By contrast, workers' compensation claims for injuries caused by workplace accidents must be brought within two years of the date of the accident. N.J.S.A. 34:15-41; N.J.S.A. 34:15-51; Adams v. New York Giants, 362 N.J. Super. 101, 108 (App. Div.), certif. denied, 178 N.J. 33 (2003). "'[A]n occupational disease is distinguishable from an accident, because an accident rises from a definite event, the time and place of which can be fixed, while an [occupational disease] develops gradually over a long period of time.'" Adams, supra, 362 N.J. Super. at 110 (quoting Earl, supra, 158 N.J. at 164).

We are satisfied that the record amply supports Judge Kernan's factual and credibility findings and legal conclusions. The credible evidence established that a traumatic incident did not cause the problem with Dare's left knee; rather, Dare had a long history of left knee pain prior to stepping between the attic trusses on September 9, 2001, he continued working despite the pain, and his job duties worsened the condition in the left knee, causing him to seek further treatment with Dr. Friedenthal. Accordingly, the judge correctly concluded that Dare did not suffer a traumatic injury to his left knee.
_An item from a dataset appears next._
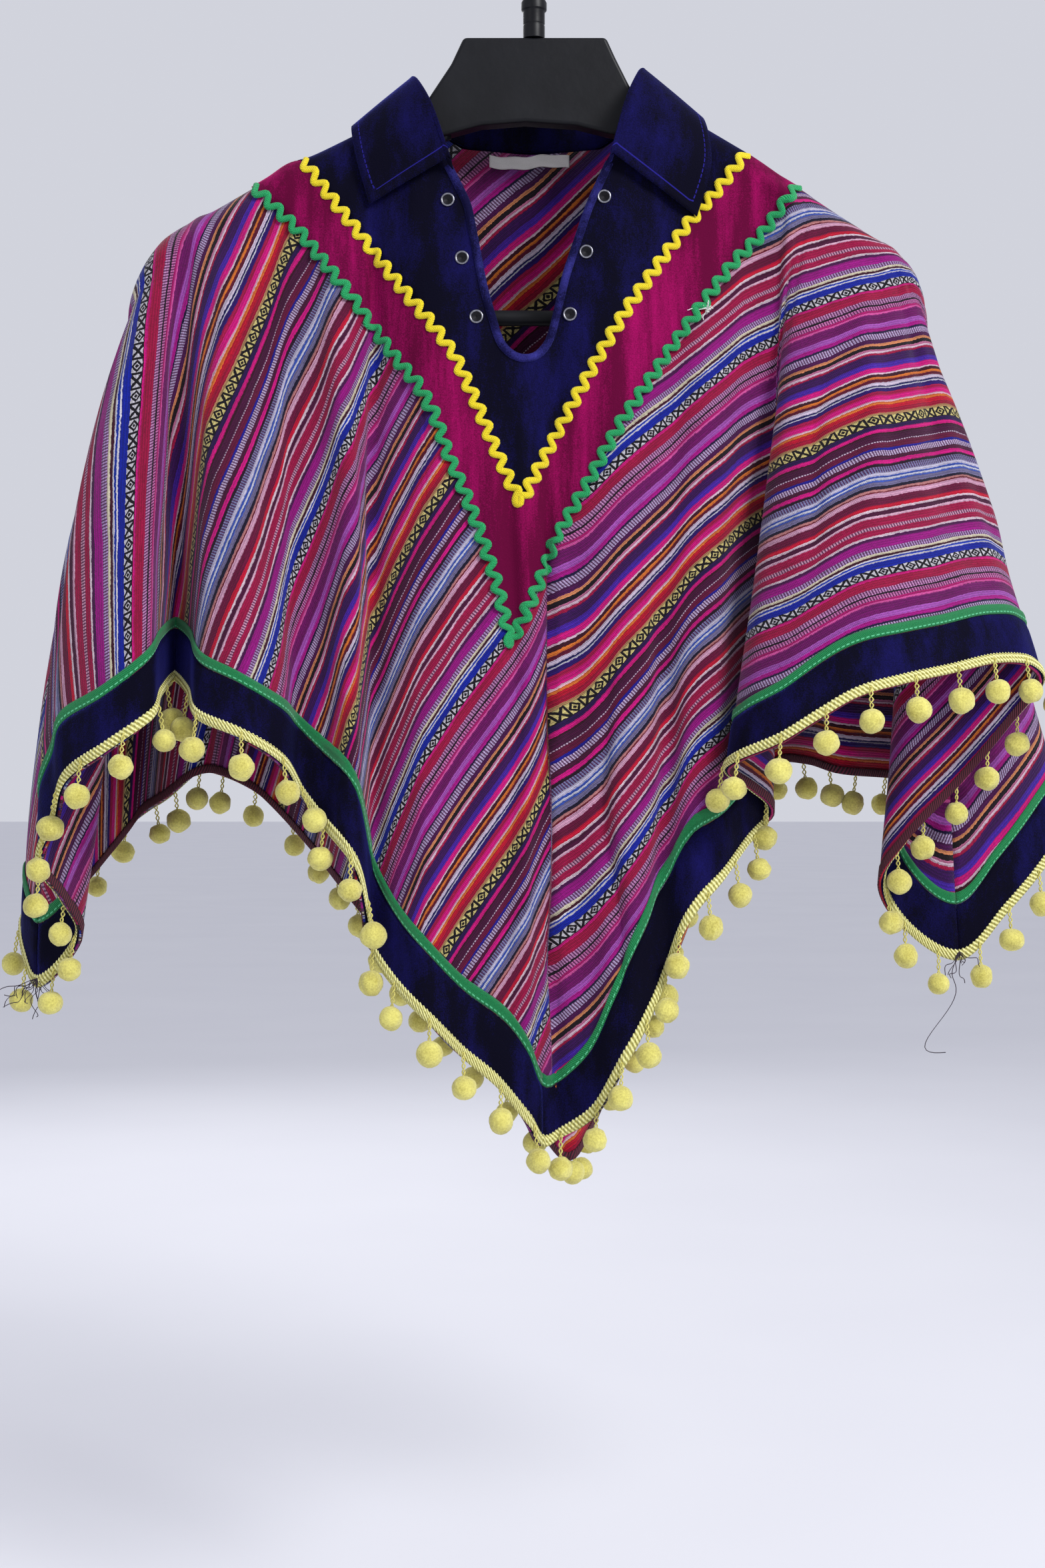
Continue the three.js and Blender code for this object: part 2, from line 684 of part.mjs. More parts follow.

Judge Kernan also correctly concluded that Dare suffered an ongoing occupational exposure to his left knee as a result of his employment with Atmostemp, which continued until December 2008, and that Atmostemp is solely responsible for that knee injury. It is irrelevant that Dare experienced symptoms and received treatment for his left knee, or knew of the nature of the disability in his left knee and its relation to his employment prior to the expiration of the statutory time period. Earl, supra, 158 N.J. at 161, 163, 167. This is a traditional continuing occupational exposure case where the credible evidence established that Dare's left knee problem began while he was employed by Atmostemp, the condition progressed and worsened over time as the result of his job duties and long-term employment with Atmostemp, and it continued until Dare's last exposure in December 2008.
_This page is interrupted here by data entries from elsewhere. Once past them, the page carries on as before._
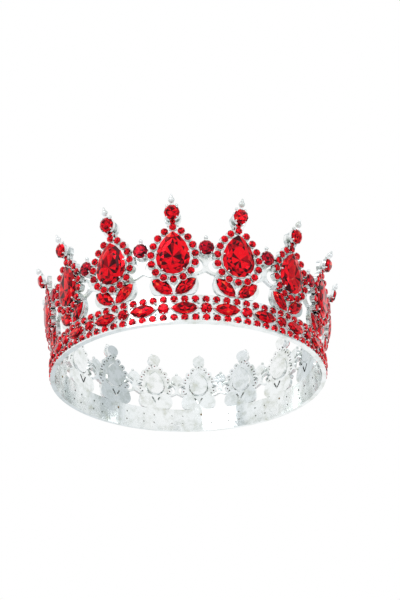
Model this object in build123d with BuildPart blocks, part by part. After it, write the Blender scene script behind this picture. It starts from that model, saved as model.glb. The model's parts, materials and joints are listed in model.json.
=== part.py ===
from build123d import *

import os
from math import atan2, cos, pi, radians, sin, tan

# Full-round crown, standing on its rim: cast gallery panels joined into a ring, a pear
# casting soldered in front of every pair of leaves, and glass stones in their cups.
# The castings are flat plates, as cast, each set square to its own place on the ring.
# Frame: +Z up the crown's axis, origin at the centre of the plane that it stands on.
# Angles run from the front (-Y) towards +X. Lengths are in millimetres.

# ---- layout round the crown
UNITS = 16
UNIT_ANGLE = 360 / UNITS
PANELS = 8
PANEL_ANGLE = 360 / PANELS
UNITS_PER_PANEL = UNITS // PANELS
BAND_REPEAT = 15.0                  # one round and one navette in each repeat of the band
BEAD_STEP = BAND_REPEAT / 4         # small stones of the two border rows
FIRST_ROUND = UNIT_ANGLE / 2
FIRST_NAVETTE = FIRST_ROUND - BAND_REPEAT / 2
SEAM_SHIFT = -1.33                  # the band's joint runs between a round and a navette

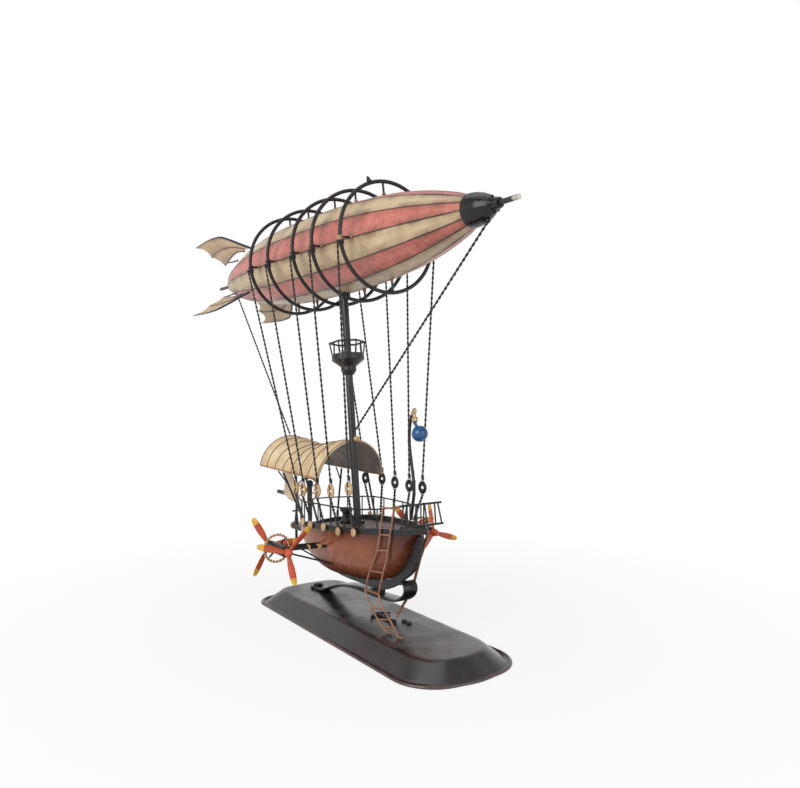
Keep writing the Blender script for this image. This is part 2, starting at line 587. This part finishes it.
along = axis_of(paint, place, 0)
for smudge_x in (*(ring_x + 3), 31.5):
    away = calc(paint, "ABSOLUTE", calc(paint, "SUBTRACT", along, smudge_x / 1000))
    near = times(paint, span(paint, away, 0.006, 0.001), 0.35)
    near = times(paint, near, clouds(paint, place, 12, 3.0, 0.42, 0.62))
    shade = mixed(paint, near, shade, (84, 66, 52))
feed(shader, "Base Color", shade)
make_piece("gore_shell", [(shell_rows, True, True)], paint, "envelope", 60)

# Nose cap, long rod and rings. The cap is spun steel with lumps of solder round its tip, the rod runs right through
# and is bright where the paint has worn off its front end, and each ring is 3 mm wire on four soldered spokes.
rod_paint, shader, shade, place = finish_of("rod_steel", (30, 30, 33), (20, 20, 22), (52, 51, 54), 0.34, 0.02, 10)
bright = span(rod_paint, axis_of(rod_paint, place, 0), 0.1615, 0.163)
feed(shader, "Base Color", mixed(rod_paint, bright, shade, (196, 190, 182)))
feed(shader, "Metallic", times(rod_paint, bright, 0.9))
dress(rod_paint, "axis_rod")
dress(gloss_black, "nose_cap")
dress(iron, "ring_1", "ring_2", "ring_3", "ring_4", "ring_5")
copper = finish_of("dull_copper", (150, 104, 80), (104, 68, 50), (190, 142, 110), 0.42, 0.03, 4, (70, 50, 40), 0.3)[0]


def lump(centre, radius, stretch=(1, 1, 1)):
    """A drop of solder: a sphere whose radius swells and shrinks a little with sin(2u) and sin(3v)."""
    u = np.linspace(0, 2 * np.pi, 14, endpoint=False)
    v = np.linspace(0, np.pi, 9)[:, None]
    r = radius * (1 + 0.06 * np.sin(2 * u + centre[0]) * np.sin(v) + 0.05 * np.sin(3 * v + centre[2]))
    ball = np.stack([r * np.sin(v) * np.cos(u), r * np.sin(v) * np.sin(u), r * np.cos(v)], 2)
    return ball * stretch + np.asarray(centre, float), False, True


spoke_turn = np.radians(seam_lean + np.arange(0, 360, 90))
drops = [lump((x, -out * math.sin(a), axis_z + out * math.cos(a)), 1.5)
         for x, out in zip(ring_x, env_r(ring_x) + 1.2) for a in spoke_turn]
make_piece("spoke_solder", drops, copper)
cap_turn = np.radians(np.arange(0, 360, 45) + 12)
drops = [lump((143.2, 4.9 * math.cos(a), axis_z + 4.9 * math.sin(a)), 1.4) for a in cap_turn]
drops += [lump((138.2, 0, 300.0), 1.8), lump((135.6, 1.9, 299.6), 1.2), lump((136.2, -1.9, 299.4), 1.1)]
make_piece("cap_solder", drops, gloss_black)

# Fins. Four bat wings of thin sheet, hollowed between a heavy top spar and two lighter ribs, and cut in scallops
# along the after edge. The sheet is tan cream, stained brown beside the ribs.
fin_angle = {"upper_starboard": 135, "upper_port": 45, "lower_starboard": 220, "lower_port": 315}
half_sheet = 0.4
top_spar = [(-190, 32.6), (-202, 39.5), (-214, 47), (-229.4, 54.6), (-247, 56.9), (-265.8, 57.3),
            (-284, 56.8), (-303.5, 55.8)]
mid_rib = [(-203, 34.2), (-212, 37.8), (-225, 41), (-246, 42.8), (-268, 42.2), (-286.5, 39.2)]
low_rib = [(-207, 31.9), (-216, 33.6), (-228, 33.6), (-239, 32), (-256, 28.4), (-272, 25)]
foot_rib = [(-262, 27.0), (-249, 25.9), (-236, 25.6)]
fin_paint, shader, shade, place = finish_of("fin_cream", (200, 175, 143), (170, 140, 108), (217, 197, 167), 0.5,
                                            0.02, 12, (120, 90, 60))
beside = steps(fin_paint, mapped(fin_paint, 0), [
    (0, 1), (0.07, 0), (0.19, 0), (0.25, 1), (0.31, 0), (0.43, 0), (0.5, 1), (0.57, 0), (0.69, 0), (0.75, 1),
    (0.81, 0), (0.93, 0), (1, 1)])
shade = mixed(fin_paint, times(fin_paint, beside, 0.6), shade, (116, 84, 54))
veins = wire(fin_paint, "TexWave", {"Vector": place, "Scale": 40.0, "Distortion": 3.0}, bands_direction="X")
shade = mixed(fin_paint, times(fin_paint, veins.outputs["Fac"], 0.12), shade, (120, 92, 62))
feed(shader, "Base Color", shade)


def turned_about_axis(points, degrees):
    """Points given as (x, out, side) stand on the envelope's axis, with out turned up from the port side."""
    a = math.radians(degrees)
    x, out, side = np.moveaxis(np.asarray(points, float), -1, 0)
    return np.stack([x, out * math.cos(a) - side * math.sin(a),
                     axis_z + out * math.sin(a) + side * math.cos(a)], -1)


def membrane(first, second, hollow, sag):
    """Sheet between two ribs, s across and t along. Its after edge is drawn in by hollow times 4s(1-s), and it sags
    by 4s(1-s) times the square root of sin(pi t)."""
    s = np.linspace(0, 1, 15)
    t = np.linspace(0, 1, 60)[:, None] * (1 - hollow * 4 * s * (1 - s))
    place = np.linspace(0, 1, 200)
    line_a, line_b = even(first, 200), even(second, 200)
    x, out = (np.interp(t, place, line_a[:, k]) * (1 - s) + np.interp(t, place, line_b[:, k]) * s for k in (0, 1))
    out = np.maximum(out, env_r(x) + 0.25)
    return x, out, sag * 4 * s * (1 - s) * np.sin(np.pi * np.clip(t, 0, 1)) ** 0.5


for name, degrees in fin_angle.items():
    parts = [membrane(top_spar, mid_rib, 0.1, 1.1), membrane(mid_rib, low_rib, 0.07, 0.9)]
    x, out, side = (np.concatenate([parts[0][k], parts[1][k][:, 1:]], 1) for k in range(3))
    faces = [turned_about_axis(np.stack([x, out, side + h], -1), degrees) for h in (half_sheet, -half_sheet)]
    sheet = capped(np.concatenate([faces[0], faces[1][:, ::-1]], 1))
    make_piece("fin_sheet_" + name, [sheet], fin_paint, "fin_" + name, 50)
    across_fin = (0, -math.sin(math.radians(degrees)), math.cos(math.radians(degrees)))
    bars = []
    for line, thick, thin, count in ((top_spar, 1.25, 0.4, 60), (mid_rib, 0.85, 0.5, 60), (low_rib, 0.85, 0.5, 60),
                                     (foot_rib, 0.6, 0.9, 20)):
        path = turned_about_axis(np.pad(even(line, count), ((0, 0), (0, 1))), degrees)
        bars.append(capped(carried(path, circle(np.linspace(thick, thin, count), 10), across_fin)))
    make_piece("fin_spars_" + name, bars, iron)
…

We agree with Judge Kernan that Atmostemp is solely responsible for Dare's right knee injury, and that Dare's exposure during his employment with Ultimate was de minimis. The undisputed evidence established that Dare's right knee condition manifested in 2005, when he was working for Atmostemp, and Atmostemp's owner was well-aware of Dare's problems with both knees prior to Dare's employment with Ultimate in May 2006. In addition, x-rays taken in August 2006, a mere three months after Dare first began working at Ultimate, revealed a "complete loss of medial joint space" and degenerative arthritis in both knees. According to Dr. Cataldo's undisputed credible testimony, the severe degeneration in Dare's right knee would not occur within only three months of work with Ultimate, and occurred solely as a result of Dare's long-term employment with Atmostemp. Thus, the "last employer" rule set forth in Bond v. Rose Ribbon & Carbon Mfg. Co., 42 N.J. 308, 311 (1964) does not apply.